Moreover, when $\matr{A}$ is full-rank, $\matr{B}$ is symmetric positive definite (i.e. strictly convex).
\end{proof}
\section{Gradient descent with momentum}
\marginnote{Momentum}
The momentum is an additional term to keep track of previous iterations:
\[
\Delta \vec{x}_k = \vec{x}_k - \vec{x}_{k-1} = \gamma \Delta \vec{x}_{k-1} - \alpha_{k-1}\nabla f(\vec{x}_{k-1})
\]
where $\gamma \in [0, 1]$. An iteration is therefore defined as:
\[
\vec{x}_k = \vec{x}_{k-1} - \alpha_{k-1}\nabla f(\vec{x}_{k-1}) + \gamma \Delta\vec{x}_{k-1}
\]
\section{Stochastic gradient descent (SGD)}
\marginnote{Stochastic gradient descent}
SGD is a stochastic approximation of gradient descent that uses an approximation of the gradient.

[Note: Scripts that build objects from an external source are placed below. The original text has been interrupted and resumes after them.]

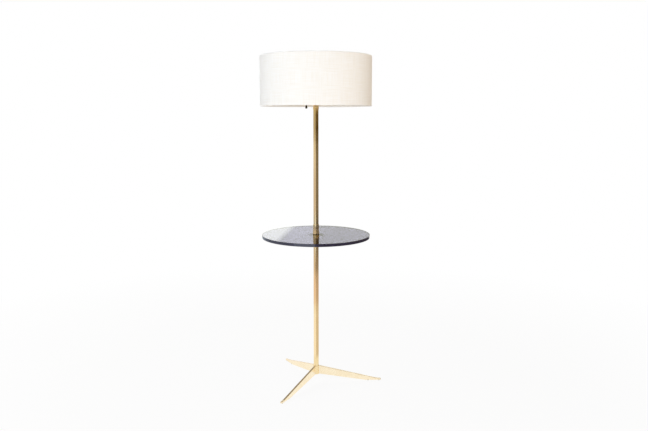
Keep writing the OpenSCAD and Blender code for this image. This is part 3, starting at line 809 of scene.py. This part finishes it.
# %% Bead chains and bells
def chain_tree():
    tree, size = start_tree(
        "bead_chain", Top=1.244, End=1.199, Pitch=0.0042, Bead=0.0016, Link=0.0006, Reach=0.078,
    )
    length = add(tree, "ShaderNodeMath", [size["Top"], size["End"]], operation="SUBTRACT")
    gaps = add(tree, "ShaderNodeMath", [length, size["Pitch"]], operation="DIVIDE")
    gaps = add(tree, "ShaderNodeMath", [gaps], operation="FLOOR")
    count = add(tree, "ShaderNodeMath", [gaps, 1.0], operation="ADD")
    start = add(tree, "ShaderNodeCombineXYZ", {"X": size["Reach"], "Z": size["Top"]})
    step = add(tree, "ShaderNodeMath", [size["Pitch"], -1.0], operation="MULTIPLY")
    line = {"Count": count, "Start Location": start, "Offset": add(tree, "ShaderNodeCombineXYZ", {"Z": step})}
    row = add(tree, "GeometryNodeMeshLine", line)
    bead = add(tree, "GeometryNodeMeshUVSphere", {"Segments": 12, "Rings": 8, "Radius": size["Bead"]})
    beads = add(tree, "GeometryNodeInstanceOnPoints", {"Points": row, "Instance": bead})
    wire = add(tree, "GeometryNodeMeshCylinder", {"Vertices": 8, "Radius": size["Link"], "Depth": length})
    middle = add(tree, "ShaderNodeMath", [length, 0.5, size["End"]], operation="MULTIPLY_ADD")
    links = moved(tree, wire, {"X": size["Reach"], "Z": middle})
    both = add(tree, "GeometryNodeJoinGeometry", [beads])
    tree.links.new(links.outputs[0], both.inputs[0])
    end_tree(tree, size, both)
    return tree


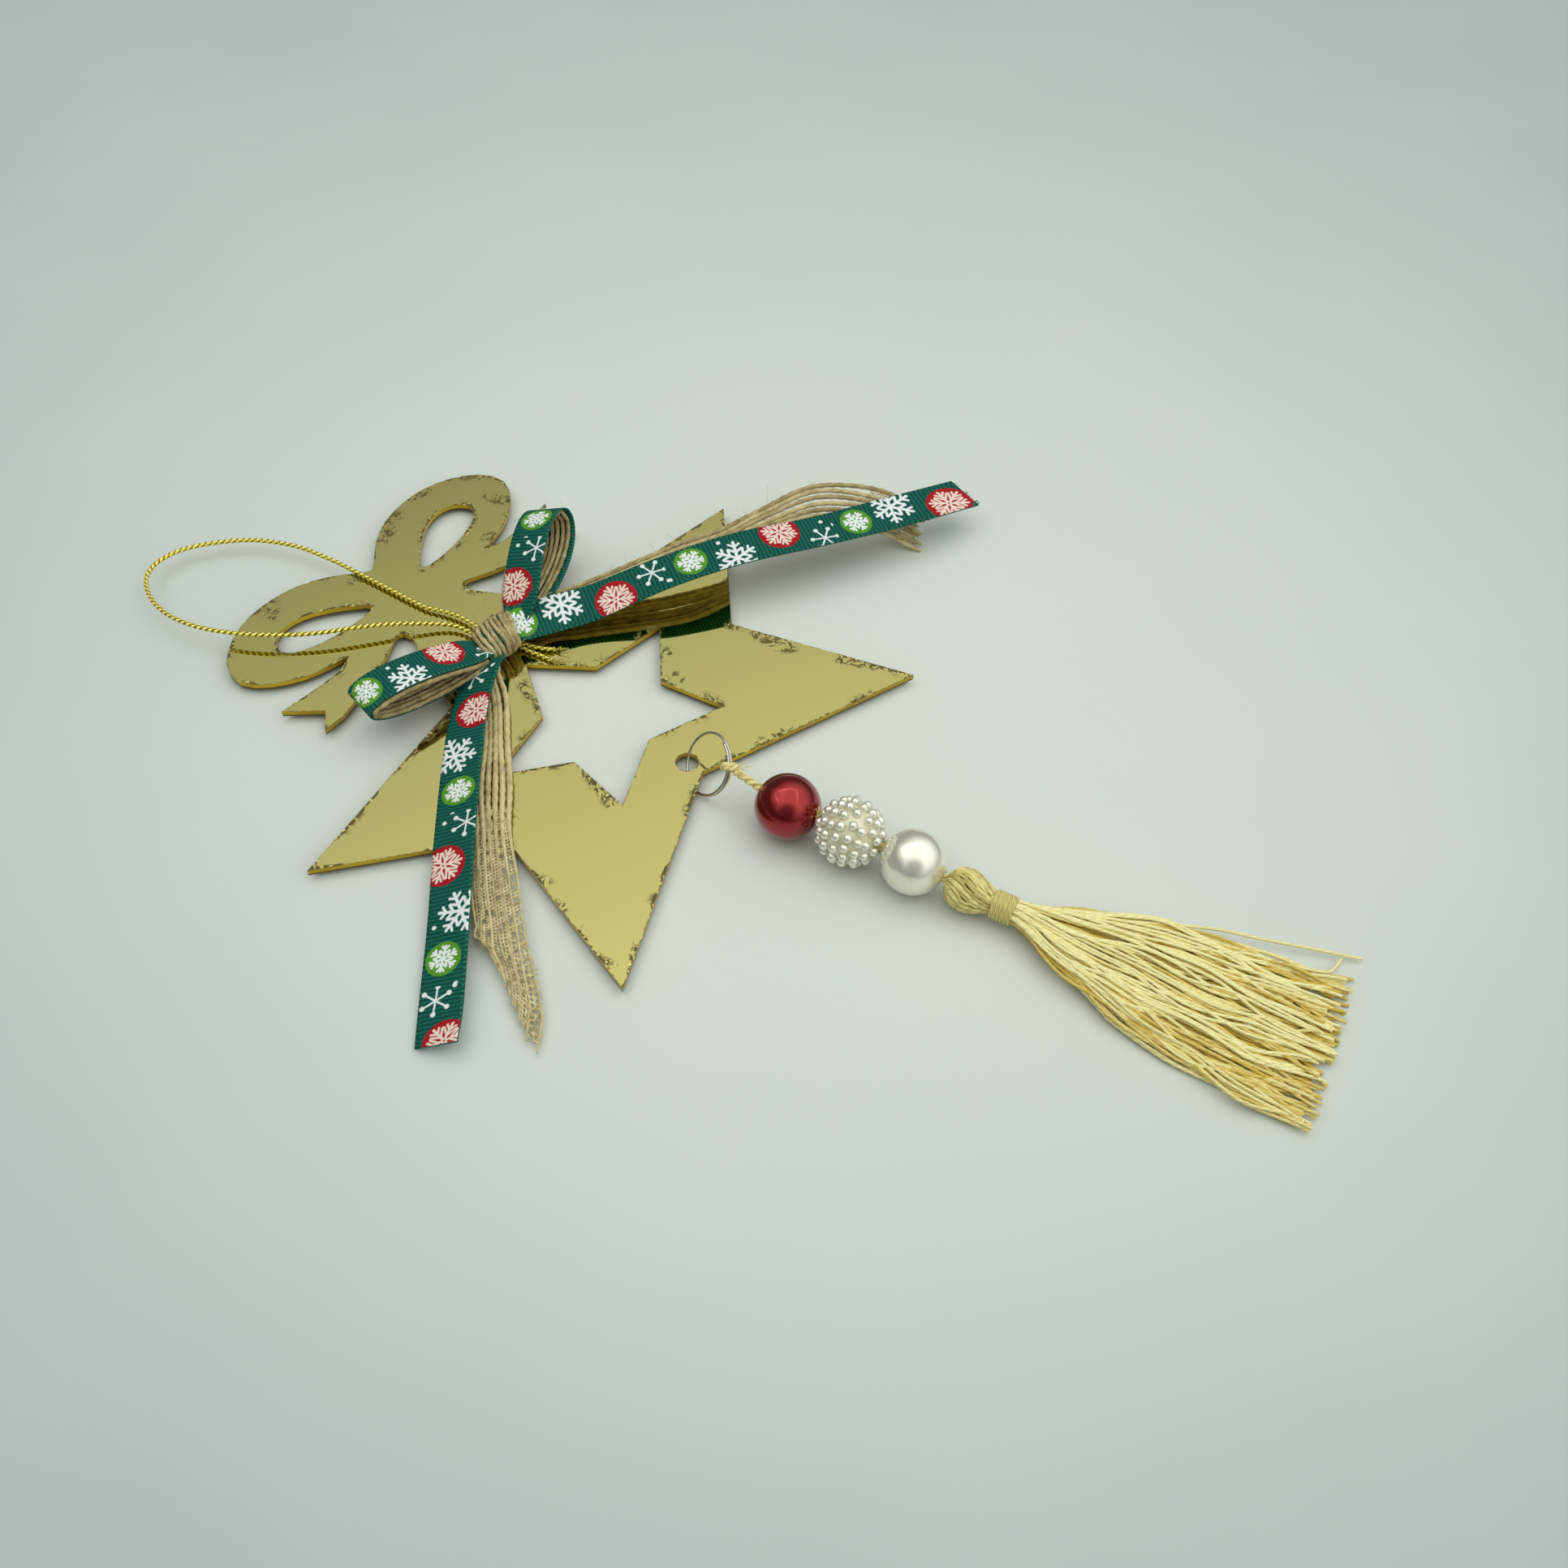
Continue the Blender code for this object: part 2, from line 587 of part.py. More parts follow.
def bead_centres():
    """The middles of the three beads, which lie on the table in a row below the ring."""
    ring = ring_frame()[0]
    onward = heading(STRING_TURN_DEG)
    aside = Vector((-onward.y, onward.x, 0.0))
    spot = Vector((ring.x, ring.y, 0.0)) + onward * RING_TO_BEAD - aside * BEAD_STRING_SHIFT
    cluster = (CLUSTER_CORE_DIAMETER + CLUSTER_PEARL_DIAMETER) / 2.0
    radii = [RED_BEAD_DIAMETER / 2.0, cluster, PEARL_BEAD_DIAMETER / 2.0]
    reaches = [RED_BEAD_DIAMETER / 2.0, CLUSTER_CORE_DIAMETER / 2.0 + 0.3 * MM,
               PEARL_BEAD_DIAMETER / 2.0]
    centres = []
    for index, radius in enumerate(radii):
        if index:
            spot = spot + onward * (reaches[index - 1] + BEAD_GAP + reaches[index])
        centres.append(Vector((spot.x, spot.y, TABLE_Z + radius)))
    return centres


def tassel_axis():
    """The tassel's top on the table plane and its level direction."""
    last = bead_centres()[-1]
    start = last + heading(STRING_TURN_DEG) * (PEARL_BEAD_DIAMETER / 2.0 + BEAD_GAP)
    return Vector((start.x, start.y, TABLE_Z)), heading(TASSEL_TURN_DEG)


def bead_cord_route():
    """From the ring, through the beads, into the tassel's head."""
    top, onward = tassel_axis()
    tie = (ring_point(RING_TIE_DEG) + ring_point(RING_TIE_DEG + 360.0)) / 2.0
    out = (bead_centres()[0] - tie).normalized()
    loop = (RING_WIRE + BEAD_CORD_DIAMETER) / 2.0 + CLEARANCE + RING_PITCH / 2.0
    head = top + onward * TASSEL_HEAD_DIAMETER * 0.4 + Vector((0.0, 0.0, TASSEL_HEAD_DIAMETER * 0.57))
    return [tie + out * loop, *bead_centres(), head]


def bead_cord():
    """The cream cord: a hitch around the ring, and a run that threads the beads."""
    route = bead_cord_route()
    made = mesh_from(tube("bead_cord", route, BEAD_CORD_DIAMETER / 2.0, CREAM_COTTON))
    tie = (ring_point(RING_TIE_DEG) + ring_point(RING_TIE_DEG + 360.0)) / 2.0
    along = (ring_point(RING_TIE_DEG + 2.0) - ring_point(RING_TIE_DEG - 2.0)).normalized()
    turn = along.to_track_quat("Z", "Y").to_matrix()
    radius = (RING_WIRE + BEAD_CORD_DIAMETER) / 2.0 + CLEARANCE + RING_PITCH / 2.0
    hitch = [tie + turn @ p.to_3d() for p in circle(Vector((0.0, 0.0)), radius, 16)]
    wrap = mesh_from(tube("hitch", hitch, BEAD_CORD_DIAMETER / 2.0, CREAM_COTTON, CUTTERS,
                          closed=True), CUTTERS)
    combine(made, as_tool(wrap), "UNION")


def cord_bore(name):
    """A tool along the bead cord, wider than it by the clearance."""
    bore = tube(name, bead_cord_route(), BEAD_CORD_DIAMETER / 2.0 + CLEARANCE, None, CUTTERS,
                resolution=1)
    return as_tool(mesh_from(bore, CUTTERS))


def ball(name, centre, diameter, paint, group=PARTS, segments=20, rings=12):
    """A sphere whose poles lie along the string of beads."""
    shell = bmesh.new()
    bmesh.ops.create_uvsphere(shell, u_segments=segments, v_segments=rings, radius=diameter / 2.0)
    lay = heading(STRING_TURN_DEG).to_track_quat("Z", "Y").to_matrix().to_4x4()
    bmesh.ops.transform(shell, matrix=lay, verts=shell.verts)
    bmesh.ops.translate(shell, vec=centre, verts=shell.verts)
    data = bpy.data.meshes.new(name)
    shell.to_mesh(data)
    shell.free()
    made = add(name, data, paint, group)
    smooth(made, 60.0)
    return made


def cluster_pearls(centre):
    """Small pearls in seven rows over the cluster bead's core."""
    shell = bmesh.new()
    lay = heading(STRING_TURN_DEG).to_track_quat("Z", "Y").to_matrix()
    radius = CLUSTER_CORE_DIAMETER / 2.0
    for row in range(-3, 4):
        latitude = radians(23.0 * row)
        count = round(13 * cos(latitude))
        for step in range(count):
            around = 2.0 * pi * (step + 0.5 * (row % 2)) / count
            outward = Vector((cos(latitude) * cos(around), cos(latitude) * sin(around), sin(latitude)))
            pearl = bmesh.ops.create_icosphere(shell, subdivisions=1,
                                               radius=CLUSTER_PEARL_DIAMETER / 2.0)
            aim = outward.to_track_quat("Z", "Y").to_matrix()
            bmesh.ops.rotate(shell, cent=(0, 0, 0), matrix=aim, verts=pearl["verts"])
            bmesh.ops.translate(shell, vec=outward * radius, verts=pearl["verts"])
    bmesh.ops.transform(shell, matrix=lay.to_4x4(), verts=shell.verts)
    bmesh.ops.translate(shell, vec=centre, verts=shell.verts)
    data = bpy.data.meshes.new("cluster_pearls")
    shell.to_mesh(data)
    shell.free()
    return as_tool(add("cluster_pearls", data, IVORY_PEARL, CUTTERS))


def beads():
    """A red bead, a bead covered with small pearls and a plain pearl bead."""
    red, cluster, pearl = bead_centres()
    pieces = [
        ball("red_bead", red, RED_BEAD_DIAMETER, RED_PEARL),
        ball("pearl_cluster_bead", cluster, CLUSTER_CORE_DIAMETER, IVORY_PEARL, segments=12, rings=8),
        ball("pearl_bead", pearl, PEARL_BEAD_DIAMETER, IVORY_PEARL),
    ]
    combine(pieces[1], cluster_pearls(cluster), "UNION")
    for index, piece in enumerate(pieces):
        combine(piece, cord_bore(f"cord_bore_{index}"), "DIFFERENCE")


def tassel_sections():
    """(distance from the top, half width, half height, height of the middle) along the tassel."""
    head = TASSEL_HEAD_DIAMETER / 2.0
    neck = TASSEL_NECK_DIAMETER / 2.0
    neck_start = head * 2.1
    neck_end = neck_start + TASSEL_NECK_LENGTH
    skirt = TASSEL_LENGTH - neck_end
    sections = []
    for share in (0.0, 0.06, 0.2, 0.4, 0.6, 0.8):
        rise = max(sqrt(max(1.0 - (1.0 - 2.0 * share) ** 2, 0.0)), 0.25)
        width = max(head * rise, neck if share > 0.5 else 0.0)
        sections.append((share * head * 2.0, width, width, head * 1.15))
    sections.append((neck_start, neck, neck, head * 1.02))
    sections.append((neck_end, neck, neck, head * 0.98))
    wide = TASSEL_SPREAD / 2.0
    for share, spread, flat in ((0.04, 0.22, 0.92), (0.12, 0.38, 0.86), (0.24, 0.58, 0.78),
                                (0.42, 0.86, 0.66), (0.66, 0.94, 0.56), (0.88, 0.97, 0.5),
                                (1.0, 1.0, 0.42)):
        half_height = neck * flat
        middle = max(head * (0.98 - 0.75 * share), half_height + CLEARANCE)
        sections.append((neck_end + skirt * share, max(wide * spread, neck), half_height, middle))
    return sections


def tassel():
    """The tassel: a round head, a bound neck and a skirt of threads fanned on the table."""
    top, onward = tassel_axis()
    aside = Vector((-onward.y, onward.x, 0.0))
    around = 20
    shell = bmesh.new()
    loops = []
    for distance, wide, tall, middle in tassel_sections():
        centre = top + onward * distance + Vector((0.0, 0.0, middle))
        loops.append([shell.verts.new(centre + aside * wide * cos(2 * pi * k / around)
                                      + Vector((0.0, 0.0, tall * sin(2 * pi * k / around))))
                      for k in range(around)])
    for first, second in zip(loops, loops[1:]):
        for k in range(around):
            after = (k + 1) % around
            shell.faces.new((first[k], first[after], second[after], second[k]))
    shell.faces.new(list(reversed(loops[0])))
    shell.faces.new(loops[-1])
    bmesh.ops.recalc_face_normals(shell, faces=shell.faces)
    data = bpy.data.meshes.new("tassel")
    shell.to_mesh(data)
    shell.free()
    made = add("tassel", data, CREAM_COTTON)
    combine(made, cord_bore("tassel_bore"), "DIFFERENCE")


def tassel_wrap():
    """The thread wound round the tassel's neck, a turned band with a ridge for each turn."""
    top, onward = tassel_axis()
    head = TASSEL_HEAD_DIAMETER / 2.0
    start = head * 2.1 + 0.8 * MM
    length = TASSEL_NECK_LENGTH - 1.6 * MM
    inner = TASSEL_NECK_DIAMETER / 2.0 + CLEARANCE
    turns = 5
    profile = [(inner, 0.0), (inner, length)]
    for step in range(turns, -1, -1):
        edge = length * step / turns
        if step < turns:
            profile.append((inner + WRAP_THICKNESS, edge + length / turns / 2.0))
        profile.append((inner + WRAP_THICKNESS * 0.55, edge))
    shell = bmesh.new()
    spots = [shell.verts.new((x, 0.0, z)) for x, z in profile]
    for first, second in zip(spots, spots[1:] + spots[:1]):
        shell.edges.new((first, second))
    data = bpy.data.meshes.new("tassel_wrap")
    shell.to_mesh(data)
    shell.free()
    made = add("tassel_wrap", data, CREAM_COTTON)
    turn = made.modifiers.new("turned", "SCREW")
    turn.steps = 14
    turn.render_steps = 14
    turn.use_merge_vertices = True
    turn.merge_threshold = 0.0001 * MM
    centre = top + onward * start + Vector((0.0, 0.0, head * 1.0))
    made.matrix_world = Matrix.Translation(centre) @ onward.to_track_quat("Z", "Y").to_matrix().to_4x4()


star_plate()
split_ring()
green_ribbon()
jute_ribbon()
hanging_cord()
bead_cord()
beads()
tassel()
tassel_wrap()
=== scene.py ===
# %% [markdown]
# # An acrylic star ornament, dressed for a close look
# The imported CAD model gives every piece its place. This lesson replaces its plain solids by
# finer surfaces: a cracked mirror film, a printed ribbon, jute strands, twisted cords, lacquered
# beads and a tassel of single threads. The sheet keeps its shape from the CAD, and every other
# surface is worked out with numpy as a grid of points. Every finish is built from shader nodes
# written as Python sums.

import bmesh
import bpy
import numpy as np
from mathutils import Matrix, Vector


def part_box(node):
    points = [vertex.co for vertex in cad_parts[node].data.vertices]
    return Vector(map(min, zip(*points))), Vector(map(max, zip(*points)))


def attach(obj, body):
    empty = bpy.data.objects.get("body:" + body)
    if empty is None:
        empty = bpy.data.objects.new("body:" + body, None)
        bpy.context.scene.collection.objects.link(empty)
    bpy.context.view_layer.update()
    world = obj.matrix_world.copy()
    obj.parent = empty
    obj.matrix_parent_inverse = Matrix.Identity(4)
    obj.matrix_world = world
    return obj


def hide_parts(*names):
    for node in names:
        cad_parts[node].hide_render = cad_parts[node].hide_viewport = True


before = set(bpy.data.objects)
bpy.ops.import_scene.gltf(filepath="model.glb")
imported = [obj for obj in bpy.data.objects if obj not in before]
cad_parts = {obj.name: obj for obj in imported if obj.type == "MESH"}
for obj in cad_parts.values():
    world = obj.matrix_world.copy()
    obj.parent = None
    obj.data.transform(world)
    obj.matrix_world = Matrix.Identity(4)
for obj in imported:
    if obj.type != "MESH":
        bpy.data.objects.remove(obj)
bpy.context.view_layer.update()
MM = 0.001
FULL_TURN = 2.0 * np.pi

# %% [markdown]
# ## Camera
# The camera stands where the photograph was taken from: a 35 mm lens, 35 cm from the knot, that
# looks down at 52 degrees and is turned a little on its own axis.

# %% Camera
CAMERA_PLACE = (-0.161437, -0.185560, 0.259476)
CAMERA_TURN_DEG = (38.0708, -2.2160, -53.9807)


def linked(name, data):
    """An object of this data, linked to the scene."""
    made = bpy.data.objects.new(name, data)
    bpy.context.scene.collection.objects.link(made)
    return made


camera_data = bpy.data.cameras.new("camera")
camera_data.lens = 35.0
camera_data.sensor_width = 36.0
camera_data.clip_start = 0.01
camera = linked("camera", camera_data)
camera.location = CAMERA_PLACE
camera.rotation_euler = np.radians(CAMERA_TURN_DEG)
bpy.context.scene.camera = camera
bpy.context.scene.view_settings.view_transform = "Standard"

# %% [markdown]
# ## Points, paths and directions
# Five small helpers carry the whole model. One reads a smooth curve through a few points at even
# spacing. Others give the length and the directions along a path, so that any profile can
# follow it, and the last sets heights from the front of the sheet.

# %% Path helpers
SHEET_THICKNESS = 1.5 * MM
TABLE_Z = -1.2 * MM
SPAN_STEPS = 12


def even_path(points, count):
    """A Catmull-Rom curve through the rows, read at evenly spaced places along its length."""
    rows = np.asarray(points, float)
    padded = np.vstack([2 * rows[0] - rows[1], rows, 2 * rows[-1] - rows[-2]])
    place = np.linspace(0, len(rows) - 1, SPAN_STEPS * (len(rows) - 1) + 1)
    index = np.minimum(place.astype(int), len(rows) - 2)
    t = (place - index)[:, None]
    a, b, c, d = (padded[index + k] for k in range(4))
    fine = 0.5 * (2 * b + (c - a) * t + (2 * a - 5 * b + 4 * c - d) * t ** 2
                  + (3 * b - a - 3 * c + d) * t ** 3)
    length = path_length(fine[:, :3])
    even = np.linspace(0, length[-1], count)
    return np.stack([np.interp(even, length, column) for column in fine.T], axis=1)


def path_length(path):
    """Distance from the first point to each point, along the last but one axis."""
    steps = np.linalg.norm(np.diff(path, axis=-2), axis=-1)
    start = np.zeros(steps.shape[:-1] + (1,))
    return np.concatenate([start, np.cumsum(steps, axis=-1)], axis=-1)


def unit(vectors):
    """Each vector divided by its length."""
    return vectors / np.maximum(np.linalg.norm(vectors, axis=-1, keepdims=True), 1e-12)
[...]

Given $N$ data points, the loss can be defined as the sum of the individual losses:
\[ L(\vec{x}) = \sum_{n=1}^{N} L_n(\vec{x}) \]
where $\vec{x}$ is the vector of parameters.
The corresponding gradient can be computed as:
\[ \nabla L(\vec{x}) = \sum_{n=1}^{N} \nabla L_n(\vec{x}) \]
\marginnote{Mini-batch}
SGD reduces the amount of computation by approximating the gradient with a subset (mini-batch) $B$ of $\nabla L_n$:
\[ \nabla L(\vec{x}) = \sum_{i \in B} \nabla L_i(\vec{x}) \]
\begin{theorem}
Under some assumptions and with an appropriate decrease in learning rate,
SGD is guaranteed to converge to a local minimum.
\end{theorem}
Different sizes of the mini-batch result in different behavior:
\begin{descriptionlist}
\item[Large mini-batches] accurate estimates of the gradient.
\item[Small mini-batches] faster computation.
\end{descriptionlist}